WORK TO COMPLETE:
Only the number is wanted: how many lines of the data contain "scene"?

COLLECTED DATA:
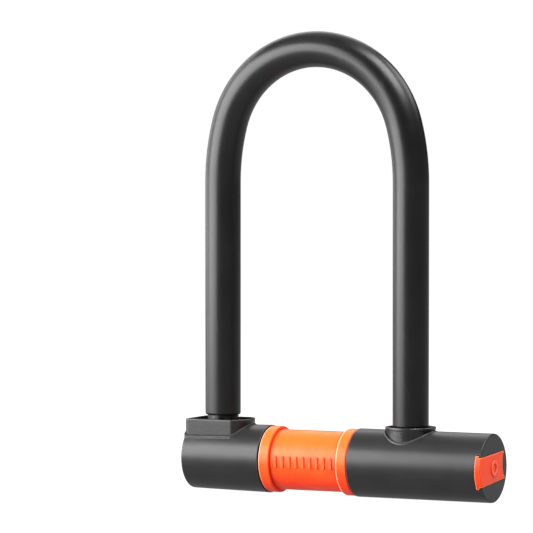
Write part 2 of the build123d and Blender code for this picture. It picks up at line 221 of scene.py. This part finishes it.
def grained(tree, grain, rough):
    """Make a roughness vary a little with the grain."""
    return combine(tree, "ADD", rough, remap(tree, grain, 0.3, 0.7, -0.03, 0.03))


# ---------------------------------------------------------------- materials
def sleeve_vinyl():
    """Soft black vinyl: satin, slightly uneven along its length, with faint rub marks."""
    material, tree, surface = new_material("sleeve_vinyl")
    cloudy = noise(tree, 22, 3)
    grain = noise(tree, 0.5, 2)
    rub = noise(tree, 5, 4, (1, 1, 0.12))
    tone = remap(tree, cloudy, 0.35, 0.65, 0, 1)
    colour = mix(tree, tone, (0.0035, 0.0036, 0.0042), (0.0055, 0.0055, 0.0062))
    colour = mix(tree, remap(tree, rub, 0.62, 0.78, 0, 0.35), colour, (0.03, 0.03, 0.032))
    rough = grained(tree, grain, remap(tree, cloudy, 0.3, 0.7, 0.31, 0.36))
    rough = combine(tree, "ADD", rough, remap(tree, rub, 0.6, 0.8, 0, 0.08))
    waves = bump(tree, noise(tree, 9, 1, (1, 1, 0.5)), 0.02, rounded(tree, 0.3))
    surface.inputs["Specular IOR Level"].default_value = 0.35
    tree.links.new(colour, surface.inputs["Base Color"])
    tree.links.new(rough, surface.inputs["Roughness"])
    tree.links.new(bump(tree, grain, 0.006, waves), surface.inputs["Normal"])
    return material


def moulded_black(name, base, edge_highlight, roughness, grain_mm, specular):
    """Moulded black plastic: fine spark-eroded grain, faint flow marks, polished edges and a painted
    highlight along them.
    """
    material, tree, surface = new_material(name)
    soft_edges = rounded(tree, SOFT_EDGE_MM)
    rim = rims(tree, soft_edges)
    cloudy = noise(tree, 14, 3)
    flow = noise(tree, 3, 3, (0.06, 1, 1))
    grain = noise(tree, grain_mm, 2)
    lighter = tuple(channel * 1.35 for channel in base)
    colour = mix(tree, remap(tree, cloudy, 0.35, 0.65, 0, 1), base, lighter)
    # Painted highlight: the colour turns lighter along the outer edges.
    colour = mix(tree, combine(tree, "MULTIPLY", rim, 0.8), colour, edge_highlight)
    rough = grained(tree, grain, remap(tree, flow, 0.3, 0.7, *roughness))
    rough = combine(tree, "SUBTRACT", rough, combine(tree, "MULTIPLY", rim, 0.08))
    surface.inputs["Specular IOR Level"].default_value = specular
    tree.links.new(colour, surface.inputs["Base Color"])
    tree.links.new(rough, surface.inputs["Roughness"])
    tree.links.new(bump(tree, grain, 0.008, soft_edges), surface.inputs["Normal"])
    return material


def moulded_orange(name, lit_colour, shaded_colour, edge_highlight, highlight_mask_of, roughness, grain_mm, specular):
    """Moulded orange plastic: a painted highlight along its rims, and painted shade that turns it deeper
    red underneath and in corners.
    """
    material, tree, surface = new_material(name)
    soft_edges = rounded(tree, SOFT_EDGE_MM)
    rim = highlight_mask_of(tree, rounded(tree, HIGHLIGHT_EDGE_MM))
    cloudy = noise(tree, 12, 3)
    grain = noise(tree, grain_mm, 2)
    dust = noise(tree, 1.6, 5, (0.5, 1, 1))
    # Painted shade: the colour turns deeper red on surfaces that face down, with a little random tone on
    # top.
    tone = combine(tree, "ADD", underside_shade_mask(tree), remap(tree, cloudy, 0.3, 0.7, -0.12, 0.12))
    # Painted shade: deep red in corners and near other surfaces.
    corner = remap(tree, openness(tree, CORNER_REACH_MM), 0.5, 0.95, 1, 0)
    colour = mix(tree, tone, lit_colour, shaded_colour)
    colour = mix(tree, corner, colour, (0.85, 0.014, 0.002))
    colour = mix(tree, remap(tree, dust, 0.64, 0.74, 0, 0.18), colour, (0.55, 0.07, 0.02))
    # Painted highlight: pale colour along the rims that the mask picks out.
    colour = mix(tree, combine(tree, "MULTIPLY", rim, 0.6), colour, edge_highlight)
    rough = grained(tree, grain, remap(tree, cloudy, 0.3, 0.7, *roughness))
    surface.inputs["Specular IOR Level"].default_value = specular
    surface.inputs["Subsurface Weight"].default_value = 0.5
    surface.inputs["Subsurface Radius"].default_value = (1.0, 0.12, 0.03)
    surface.inputs["Subsurface Scale"].default_value = 4 * MM
    tree.links.new(colour, surface.inputs["Base Color"])
    tree.links.new(rough, surface.inputs["Roughness"])
    tree.links.new(bump(tree, grain, 0.008, soft_edges), surface.inputs["Normal"])
    return material


def metal(name, light, dark, roughness, marks_run, marks_mm, metallic=1.0):
    """Machined or cast metal: tool marks or cast grain, stains and lighter edges."""
    material, tree, surface = new_material(name)
    soft_edges = rounded(tree, METAL_EDGE_MM)
    rim = rims(tree, soft_edges)
    marks = noise(tree, marks_mm, 3, marks_run)
    stains = noise(tree, 4, 4)
    colour = mix(tree, remap(tree, stains, 0.4, 0.68, 0, 1), light, dark)
    colour = mix(tree, combine(tree, "MULTIPLY", rim, 0.5), colour, light)
    rough = remap(tree, marks, 0.3, 0.7, *roughness)
    rough = combine(tree, "ADD", rough, remap(tree, stains, 0.4, 0.7, 0, 0.08))
    surface.inputs["Metallic"].default_value = metallic
    tree.links.new(colour, surface.inputs["Base Color"])
    tree.links.new(rough, surface.inputs["Roughness"])
    tree.links.new(bump(tree, marks, 0.006, soft_edges), surface.inputs["Normal"])
    return material


def seal_rubber():
    """Wiped black rubber with a little dust in its pores."""
    material, tree, surface = new_material("seal_rubber")
    pores = noise(tree, 0.4, 3)
    dust = noise(tree, 2.5, 4)
    dusty = remap(tree, dust, 0.55, 0.8, 0, 0.4)
    colour = mix(tree, dusty, (0.0015, 0.0015, 0.0015), (0.015, 0.014, 0.013))
    tree.links.new(colour, surface.inputs["Base Color"])
    tree.links.new(remap(tree, pores, 0.3, 0.7, 0.24, 0.4), surface.inputs["Roughness"])
    tree.links.new(bump(tree, pores, 0.02, rounded(tree, 0.2)), surface.inputs["Normal"])
    return material


# ---------------------------------------------------------------- finishes on the pieces
# Which way tool marks run
ROUND_LEGS = (1, 1, 8)
ROUND_X = (6, 0.3, 0.3)
EVEN = (1, 1, 1)

vinyl = sleeve_vinyl()
# Each plastic's edge colour below is a painted highlight, and the orange ones' deep colour is painted
# shade.
cover_plastic = moulded_black(
    "cover_plastic",
    base=(0.009, 0.0093, 0.009),
    edge_highlight=grey(0.16),
    roughness=(0.34, 0.39),
    grain_mm=0.35,
    specular=0.35,
)
block_plastic = moulded_black(
    "block_plastic",
    base=grey(0.009),
    edge_highlight=grey(0.2),
    roughness=(0.28, 0.34),
    grain_mm=0.3,
    specular=0.5,
)
collar_plastic = moulded_black(
    "collar_plastic",
    base=grey(0.002),
    edge_highlight=grey(0.25),
    roughness=(0.26, 0.31),
    grain_mm=0.3,
    specular=0.6,
)
seat_orange = moulded_orange(
    "seat_orange",
    lit_colour=(0.9, 0.13, 0.013),
    # Deeper red of the painted shade underneath
    shaded_colour=(0.88, 0.038, 0.003),
    edge_highlight=(1.0, 0.65, 0.42),
    highlight_mask_of=flange_highlight_mask,
    roughness=(0.36, 0.42),
    grain_mm=0.35,
    specular=0.26,
)
dust_orange = moulded_orange(
    "dust_orange",
    lit_colour=(0.95, 0.065, 0.013),
    # Deeper red of the painted shade underneath
    shaded_colour=(0.9, 0.04, 0.006),
    edge_highlight=(1.0, 0.5, 0.24),
    highlight_mask_of=rims,
    roughness=(0.26, 0.32),
    grain_mm=0.5,
    specular=0.15,
)
black_steel = metal(
    "black_steel",
    light=(0.06, 0.06, 0.062),
    dark=(0.02, 0.02, 0.021),
    roughness=(0.25, 0.4),
    marks_run=ROUND_LEGS,
    marks_mm=1.5,
    metallic=0.6,
)
ground_steel = metal(
    "ground_steel",
    light=(0.62, 0.62, 0.63),
    dark=(0.4, 0.4, 0.41),
    roughness=(0.22, 0.36),
    marks_run=ROUND_X,
    marks_mm=1.5,
)
cast_zinc = metal(
    "cast_zinc",
    light=(0.5, 0.5, 0.51),
    dark=(0.34, 0.34, 0.35),
    roughness=(0.42, 0.55),
    marks_run=EVEN,
    marks_mm=0.5,
)
brass = metal(
    "brass",
    light=(0.72, 0.47, 0.16),
    dark=(0.5, 0.31, 0.1),
    roughness=(0.24, 0.36),
    marks_run=ROUND_X,
    marks_mm=1.5,
)
rubber = seal_rubber()

FINISHES = {
    "shackle_sleeve": vinyl,
    "left_cover": cover_plastic,
    "right_cover": cover_plastic,
    "left_socket_block": block_plastic,
    "right_collar": collar_plastic,
    "grip_sleeve": seat_orange,
    "dust_cover": dust_orange,
    "shackle_rod": black_steel,
    "crossbar_tube": ground_steel,
    "locking_bar": ground_steel,
    "dust_cover_stop": ground_steel,
    "detent_ball": ground_steel,
    "detent_spring": ground_steel,
    "housing_pin": ground_steel,
    "plug_clip": ground_steel,
    "pin_springs": ground_steel,
    "foot_carriers": cast_zinc,
    "left_end_plug": cast_zinc,
    "cylinder_housing": cast_zinc,
    "drive_coupler": cast_zinc,
    "bar_bushes": brass,
    "cylinder_plug": brass,
    "key_pins": brass,
    "driver_pins": brass,
    "foot_seals": rubber,
}
for name, material in FINISHES.items():
    nodes[name].material_slots[0].material = material


# ---------------------------------------------------------------- studio
def direction(azimuth, elevation):
    """Unit vector from the object; azimuth 0 is the front and 90 the keyed end."""
    turn = radians(azimuth)
    rise = radians(elevation)
    return Vector((sin(turn) * cos(rise), -cos(turn) * cos(rise), sin(rise)))


def aim(thing, target):
    """Turn a light or camera towards a point."""
    thing.rotation_mode = "QUATERNION"
    thing.rotation_quaternion = (Vector(target) - thing.location).to_track_quat("-Z", "Y")


def softbox(name, azimuth, distance, height, width, tall, radiance):
    """Rectangular light aimed at the middle of the object, hidden from the camera."""
    data = bpy.data.lights.new(name, "AREA")
    data.shape = "RECTANGLE"
    data.size = width
    data.size_y = tall
    data.energy = radiance * width * tall * pi
    light = bpy.data.objects.new(name, data)
    bpy.context.scene.collection.objects.link(light)
    light.location = direction(azimuth, 0) * distance + Vector((0, 0, height))
    aim(light, (cad_low + cad_high) / 2)
    light.visible_camera = False


def floor():
    """Plain pale floor just under the crossbar, softly lit from within so that it stays even."""
    material = bpy.data.materials.new("floor_paper")
    material.use_nodes = True
    tree = material.node_tree
    surface = tree.nodes["Principled BSDF"]
    paper = remap(tree, noise(tree, 60, 3), 0.3, 0.7, 0, 1)
    colour = mix(tree, paper, (0.09, 0.09, 0.091), grey(0.1))
    tree.links.new(colour, surface.inputs["Base Color"])
    surface.inputs["Roughness"].default_value = 0.9
    surface.inputs["Specular IOR Level"].default_value = 0.1
    surface.inputs["Emission Color"].default_value = (1, 1, 1, 1)
    rays = tree.nodes.new("ShaderNodeLightPath")
    glow = remap(tree, rays.outputs["Is Camera Ray"], 0, 1, FLOOR_LIGHT, FLOOR_GLOW)
    tree.links.new(glow, surface.inputs["Emission Strength"])
    bpy.ops.mesh.primitive_plane_add(size=FLOOR_SIZE, location=(0, 0, cad_low.z - FLOOR_GAP))
    plane = bpy.context.object
    plane.name = "floor"
    plane.data.materials.append(material)


def room():
    """White behind the object, dim for the light it gives."""
    world = bpy.data.worlds.new("room")
    bpy.context.scene.world = world
    world.use_nodes = True
    tree = world.node_tree
    tree.nodes.clear()
    rays = tree.nodes.new("ShaderNodeLightPath")
    choose = tree.nodes.new("ShaderNodeMixShader")
    tree.links.new(rays.outputs["Is Camera Ray"], choose.inputs["Fac"])
    for socket, brightness in ((choose.inputs[1], ROOM_LIGHT), (choose.inputs[2], BACKGROUND)):
        background = tree.nodes.new("ShaderNodeBackground")
        background.inputs["Color"].default_value = (*grey(brightness), 1)
        tree.links.new(background.outputs["Background"], socket)
    output = tree.nodes.new("ShaderNodeOutputWorld")
    tree.links.new(choose.outputs["Shader"], output.inputs["Surface"])


def main_camera():
    """Camera at the photograph's viewing angle; plain colours, with no film curve."""
    data = bpy.data.cameras.new("camera")
    data.lens = CAMERA_LENS
    data.sensor_width = SENSOR_WIDTH
    data.clip_start = CLIP_NEAR
    data.clip_end = CLIP_FAR
    camera = bpy.data.objects.new("camera", data)
    bpy.context.scene.collection.objects.link(camera)
    away = direction(CAMERA_AZIMUTH, CAMERA_ELEVATION) * CAMERA_DISTANCE
    camera.location = Vector(CAMERA_TARGET) + away
    aim(camera, CAMERA_TARGET)
    bpy.context.scene.camera = camera
    bpy.context.scene.view_settings.view_transform = "Standard"


for box in SOFTBOXES:
    softbox(*box)
floor()
room()
main_camera()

SOLUTION TO THE PROBLEM:
6